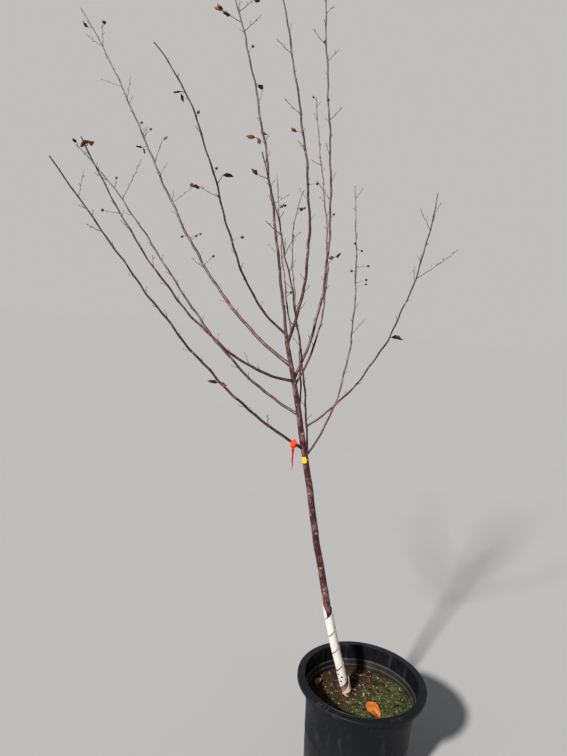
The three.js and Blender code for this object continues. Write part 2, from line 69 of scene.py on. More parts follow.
# Limbs, in the part's own millimetres and degrees.
# on and at: the limb that carries it, and how far along that one it leaves.
# shift: how far its root lies off that one's middle line. tip: the place of its tip.
# out and end: heading round the tree from +X and lift above the level, at its root and at its tip.
# width: across the root and across the tip. bough: where the bough ends and its twigs take over.
# A side twig has: how far along, heading, lift, length, and what it ends in.
LIMBS = [
    dict(name="leader_left", on="trunk", at=1, out=(139, 76), tip=(-883, 120, 3531),
         end=(174, 64), width=(13, 3.6), bough=0.4,
         twigs=[(0.33, 200, 40, 108, "leaves"), (0.338, 15, 30, 85, "bud"),
                (0.482, 170, 25, 48, "leaf"), (0.62, 10, 10, 14, "leaf"), (0.742, 15, 45, 98, "bud"),
                (0.762, 190, 19, 90, "leaves"), (0.788, 345, 31, 78, "leaf")]),
    dict(name="leader_middle", on="trunk", at=1, out=(325, 67), tip=(-610, -130, 3398),
         end=(198, 80), width=(13, 3.6), bough=0.4,
         twigs=[(0.26, 350, 52, 94, "bud"), (0.42, 10, 5, 34, "fruit"), (0.505, 190, 35, 38, "bud"),
                (0.54, 165, 10, 26, "leaf"), (0.58, 170, 36, 90, "bud")]),
    dict(name="leader_right", on="trunk", at=0.903, out=(41, 59), tip=(-411, 220, 3650),
         end=(77, 83), width=(12.5, 3.6), bough=0.4,
         twigs=[(0.232, 10, 55, 96, "bud"), (0.585, 345, 42, 73, "bud"), (0.705, 10, 46, 67, "bud"),
                (0.735, 170, 44, 92, "bud")]),
    dict(name="left_high", on="trunk", at=0.938, out=(153, 27), tip=(-1573, 600, 3394),
         end=(160, 51), width=(15, 3.8), bough=0.42,
         twigs=[(0.312, 330, 35, 62, "fruit"), (0.348, 195, 10, 115, "bud"),
                (0.378, 350, 30, 52, "fruit"), (0.384, 10, 20, 30, "fruit"),
                (0.392, 175, -20, 20, "fruit"), (0.478, 350, 33, 128, "leaf"),
                (0.548, 20, 60, 69, "bud"), (0.58, 340, 68, 113, "leaf"), (0.622, 185, -15, 24, "leaf"),
                (0.64, 20, 82, 62, "bud"), (0.648, 330, 30, 50, "fruit"), (0.682, 20, 5, 14, "fruit"),
                (0.745, 25, 83, 110, "bud"), (0.778, 170, 12, 115, "bud"), (0.885, 190, 25, 95, "bud"),
                (0.942, 200, -10, 20, "leaf")]),
    dict(name="left_mid", on="trunk", at=0.898, out=(214, 4), tip=(-1253, -190, 2585),
         end=(235, 54), width=(12, 4.2), bough=0.5,
         twigs=[(0.768, 190, 0, 62, "fruit"), (0.97, 20, 60, 30, "leaf")]),
    dict(name="left_under", on="trunk", at=0.806, out=(160, 20), tip=(-1487, 370, 2697),
         end=(169, 38), width=(12, 4), bough=0.5,
         twigs=[(0.79, 15, 66, 205, "bud"), (0.99, 180, 70, 26, "leaf")]),
    dict(name="left_low", on="trunk", at=0.712, out=(203, 27), tip=(-1243, -480, 2441),
         end=(221, 48), width=(12.5, 4), bough=0.5,
         twigs=[(0.87, 180, 15, 31, "bud"), (0.9, 20, 80, 84, "bud")]),
    dict(name="left_top", on="leader_left", at=0.021, out=(190, 33), tip=(-953, -390, 2842),
         end=(181, 44), width=(10, 4), bough=0.42,
         twigs=[(0.408, 340, 10, 40, "fruit"), (0.542, 170, 19, 83, "leaf"),
                (0.58, 350, 59, 40, "leaf"), (0.842, 190, 0, 18, "leaf")]),
    dict(name="back_right", on="trunk", at=0.885, out=(41, 53), tip=(-397, 560, 3055),
         end=(108, 73), width=(9, 3.4), bough=0.42,
         twigs=[(0.755, 190, 17, 55, "bud"), (0.985, 200, 40, 20, "fruit")]),
    dict(name="back_thin", on="leader_middle", at=0.03, out=(112, 56), tip=(-553, 370, 2634),
         end=(114, 70), width=(6.5, 3), bough=0.4,
         twigs=[(0.25, 20, 0, 20, "fruit"), (0.8, 10, 15, 24, "leaf")]),
    dict(name="back_middle", on="trunk", at=0.809, out=(85, 63), tip=(-420, 520, 2605),
         end=(60, 54), width=(7.5, 3.2), bough=0.42,
         twigs=[(0.7, 90, 35, 90, "fruit"), (0.86, 40, 40, 60, "leaf")]),
    dict(name="front_thin", on="trunk", at=0.7, out=(258, 66), tip=(-572, -480, 2504),
         end=(235, 58), width=(9, 3.4), bough=0.45, shift=(10, -6, 0),
         twigs=[(0.72, 300, 40, 70, "bud"), (0.93, 200, 10, 40, "leaf")]),
    dict(name="right_low", on="front_thin", at=0.117, out=(2, 36), tip=(38, -290, 2465),
         end=(293, 84), width=(8.5, 3.6), bough=0.5,
         twigs=[(0.715, 350, 35, 176, "bud"), (0.895, 10, 77, 39, "bud")]),
    dict(name="right_upright", on="trunk", at=0.69, out=(38, 45), tip=(-180, 470, 2635),
         end=(104, 72), width=(9, 3.6), bough=0.45,
         twigs=[(0.632, 345, 10, 46, "fruit"), (0.645, 10, 15, 50, "fruit"),
                (0.685, 175, 0, 16, "fruit"), (0.7, 5, 5, 54, "fruit"), (0.765, 20, -20, 26, "fruit"),
                (0.775, 250, 10, 22, "fruit")]),
]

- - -

**WHAT YOU SHOULD DO:**
Quote the data in full, keeping each word unchanged.

**ANSWER FOR THE TASK:**
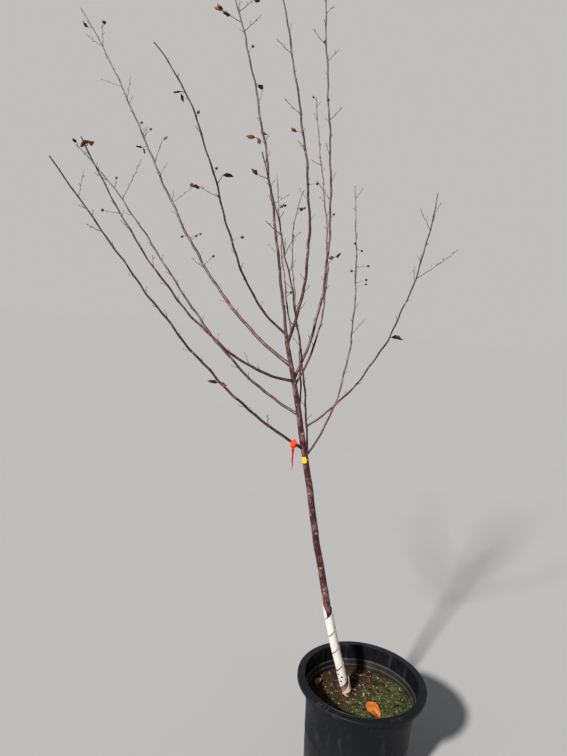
The three.js and Blender code for this object continues. Write part 2, from line 69 of scene.py on. More parts follow.
# Limbs, in the part's own millimetres and degrees.
# on and at: the limb that carries it, and how far along that one it leaves.
# shift: how far its root lies off that one's middle line. tip: the place of its tip.
# out and end: heading round the tree from +X and lift above the level, at its root and at its tip.
# width: across the root and across the tip. bough: where the bough ends and its twigs take over.
# A side twig has: how far along, heading, lift, length, and what it ends in.
LIMBS = [
    dict(name="leader_left", on="trunk", at=1, out=(139, 76), tip=(-883, 120, 3531),
         end=(174, 64), width=(13, 3.6), bough=0.4,
         twigs=[(0.33, 200, 40, 108, "leaves"), (0.338, 15, 30, 85, "bud"),
                (0.482, 170, 25, 48, "leaf"), (0.62, 10, 10, 14, "leaf"), (0.742, 15, 45, 98, "bud"),
                (0.762, 190, 19, 90, "leaves"), (0.788, 345, 31, 78, "leaf")]),
    dict(name="leader_middle", on="trunk", at=1, out=(325, 67), tip=(-610, -130, 3398),
         end=(198, 80), width=(13, 3.6), bough=0.4,
         twigs=[(0.26, 350, 52, 94, "bud"), (0.42, 10, 5, 34, "fruit"), (0.505, 190, 35, 38, "bud"),
                (0.54, 165, 10, 26, "leaf"), (0.58, 170, 36, 90, "bud")]),
    dict(name="leader_right", on="trunk", at=0.903, out=(41, 59), tip=(-411, 220, 3650),
         end=(77, 83), width=(12.5, 3.6), bough=0.4,
         twigs=[(0.232, 10, 55, 96, "bud"), (0.585, 345, 42, 73, "bud"), (0.705, 10, 46, 67, "bud"),
                (0.735, 170, 44, 92, "bud")]),
    dict(name="left_high", on="trunk", at=0.938, out=(153, 27), tip=(-1573, 600, 3394),
         end=(160, 51), width=(15, 3.8), bough=0.42,
         twigs=[(0.312, 330, 35, 62, "fruit"), (0.348, 195, 10, 115, "bud"),
                (0.378, 350, 30, 52, "fruit"), (0.384, 10, 20, 30, "fruit"),
                (0.392, 175, -20, 20, "fruit"), (0.478, 350, 33, 128, "leaf"),
                (0.548, 20, 60, 69, "bud"), (0.58, 340, 68, 113, "leaf"), (0.622, 185, -15, 24, "leaf"),
                (0.64, 20, 82, 62, "bud"), (0.648, 330, 30, 50, "fruit"), (0.682, 20, 5, 14, "fruit"),
                (0.745, 25, 83, 110, "bud"), (0.778, 170, 12, 115, "bud"), (0.885, 190, 25, 95, "bud"),
                (0.942, 200, -10, 20, "leaf")]),
    dict(name="left_mid", on="trunk", at=0.898, out=(214, 4), tip=(-1253, -190, 2585),
         end=(235, 54), width=(12, 4.2), bough=0.5,
         twigs=[(0.768, 190, 0, 62, "fruit"), (0.97, 20, 60, 30, "leaf")]),
    dict(name="left_under", on="trunk", at=0.806, out=(160, 20), tip=(-1487, 370, 2697),
         end=(169, 38), width=(12, 4), bough=0.5,
         twigs=[(0.79, 15, 66, 205, "bud"), (0.99, 180, 70, 26, "leaf")]),
    dict(name="left_low", on="trunk", at=0.712, out=(203, 27), tip=(-1243, -480, 2441),
         end=(221, 48), width=(12.5, 4), bough=0.5,
         twigs=[(0.87, 180, 15, 31, "bud"), (0.9, 20, 80, 84, "bud")]),
    dict(name="left_top", on="leader_left", at=0.021, out=(190, 33), tip=(-953, -390, 2842),
         end=(181, 44), width=(10, 4), bough=0.42,
         twigs=[(0.408, 340, 10, 40, "fruit"), (0.542, 170, 19, 83, "leaf"),
                (0.58, 350, 59, 40, "leaf"), (0.842, 190, 0, 18, "leaf")]),
    dict(name="back_right", on="trunk", at=0.885, out=(41, 53), tip=(-397, 560, 3055),
         end=(108, 73), width=(9, 3.4), bough=0.42,
         twigs=[(0.755, 190, 17, 55, "bud"), (0.985, 200, 40, 20, "fruit")]),
    dict(name="back_thin", on="leader_middle", at=0.03, out=(112, 56), tip=(-553, 370, 2634),
         end=(114, 70), width=(6.5, 3), bough=0.4,
         twigs=[(0.25, 20, 0, 20, "fruit"), (0.8, 10, 15, 24, "leaf")]),
    dict(name="back_middle", on="trunk", at=0.809, out=(85, 63), tip=(-420, 520, 2605),
         end=(60, 54), width=(7.5, 3.2), bough=0.42,
         twigs=[(0.7, 90, 35, 90, "fruit"), (0.86, 40, 40, 60, "leaf")]),
    dict(name="front_thin", on="trunk", at=0.7, out=(258, 66), tip=(-572, -480, 2504),
         end=(235, 58), width=(9, 3.4), bough=0.45, shift=(10, -6, 0),
         twigs=[(0.72, 300, 40, 70, "bud"), (0.93, 200, 10, 40, "leaf")]),
    dict(name="right_low", on="front_thin", at=0.117, out=(2, 36), tip=(38, -290, 2465),
         end=(293, 84), width=(8.5, 3.6), bough=0.5,
         twigs=[(0.715, 350, 35, 176, "bud"), (0.895, 10, 77, 39, "bud")]),
    dict(name="right_upright", on="trunk", at=0.69, out=(38, 45), tip=(-180, 470, 2635),
         end=(104, 72), width=(9, 3.6), bough=0.45,
         twigs=[(0.632, 345, 10, 46, "fruit"), (0.645, 10, 15, 50, "fruit"),
                (0.685, 175, 0, 16, "fruit"), (0.7, 5, 5, 54, "fruit"), (0.765, 20, -20, 26, "fruit"),
                (0.775, 250, 10, 22, "fruit")]),
]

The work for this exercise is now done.